Line a baking sheet with foil. Pat the salmon dry with a paper towel, and place fillets on baking sheet. Use ⅓ of the marinade (about 2 ½ tablespoons) to coat the salmon on both sides (although if one side has skin, just coat the top). Put the baking sheet in the refrigerator for 15-30 minutes while salmon soaks up the marinade.
Preheat oven to 400 degrees.
Prepare the bean salad: mix together the beans, radishes, carrots, cilantro, and dressing (save a pinch of cilantro leaves for a finishing touch when you’re plating the meal). Fold in feta cheese. Refrigerate until ready to serve.
When salmon has finished marinating and the oven is fully heated, put the baking sheet with the salmon fillets into the oven on the middle rack.

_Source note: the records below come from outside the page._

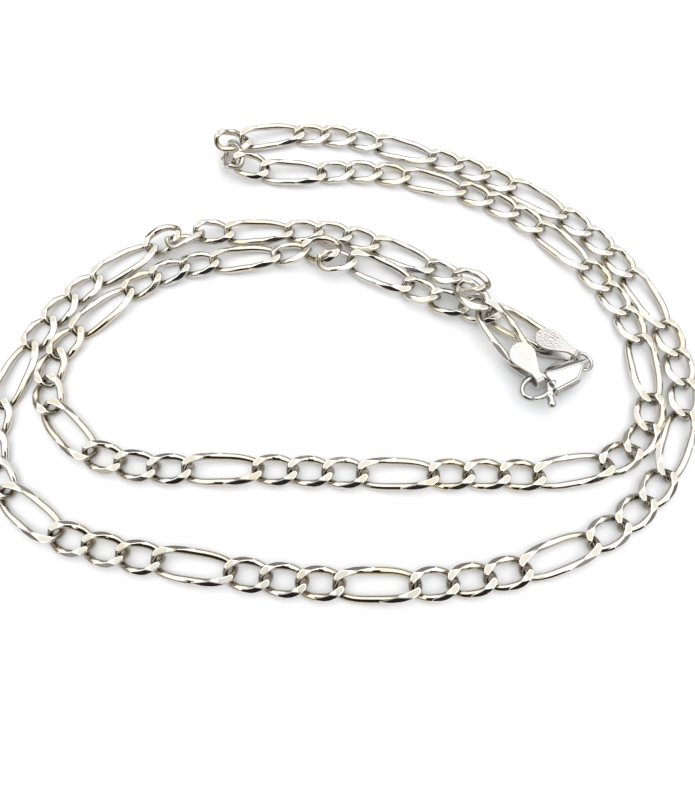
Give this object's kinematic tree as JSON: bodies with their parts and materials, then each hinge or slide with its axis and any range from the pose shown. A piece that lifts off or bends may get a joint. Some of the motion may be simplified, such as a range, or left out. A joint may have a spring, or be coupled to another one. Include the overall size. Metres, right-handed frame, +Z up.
{
  "type": "figaro chain",
  "caption": "Flat-ground silver figaro chain laid doubled, with folded end tabs, a jump ring and a lobster clasp whose lever turns on a pin.",
  "frame": {"origin": "middle of the laid chain's outline, on the surface that it lies on", "axes": "+X to the right along the outline's longer side, +Y away from the viewer, +Z up"},
  "size_m": [0.099, 0.0776, 0.0044],
  "materials": {
    "chain_silver": "polished sterling silver, ground flat above and below",
    "tab_silver": "stippled sterling silver strip",
    "clasp_silver": "cast and polished sterling silver"
  },
  "bodies": {
    "necklace": {"chain_claw_half": "chain_silver", "chain_ring_half": "chain_silver", "ring_tab": "tab_silver", "claw_tab": "tab_silver", "jump_ring": "clasp_silver", "clasp_body": "clasp_silver", "lever_pin": "clasp_silver"},
    "lever": {"clasp_lever": "clasp_silver"}
  },
  "joints": [
    {"name": "lever_hinge", "type": "hinge", "parent": "necklace", "child": "lever", "pos_m": [0.02873, -0.01088, 0.00192], "axis": [-0.0688, -0.0563, -0.996], "range_deg": [0, 24], "stiffness_Nm_per_rad": 0.001, "springref_deg": -17.19}
  ]
}
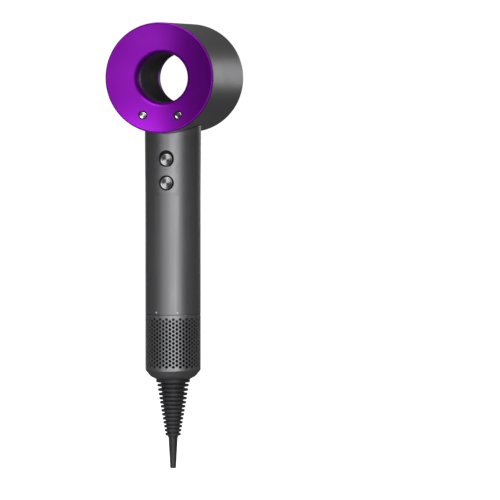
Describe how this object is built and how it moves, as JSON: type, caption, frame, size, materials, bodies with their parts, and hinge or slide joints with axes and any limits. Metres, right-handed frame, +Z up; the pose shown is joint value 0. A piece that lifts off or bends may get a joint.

Roast for 6-10 minutes, depending on the thickness of your fillets. The salmon is done cooking when it flakes easily or the internal temperature reaches 145 degrees.
Plate the bean salad with the salmon. Sprinkle a few extra leaves of cilantro over the top and serve.
I always try to keep ingredient lists to a minimum, but here are a few extras that would be great in the bean salad: (1) diced, roasted butternut squash, (2) diced avocado, (3) fresh corn cut off the cob, (4) chopped red onion, and (5) seeded, minced jalapeno.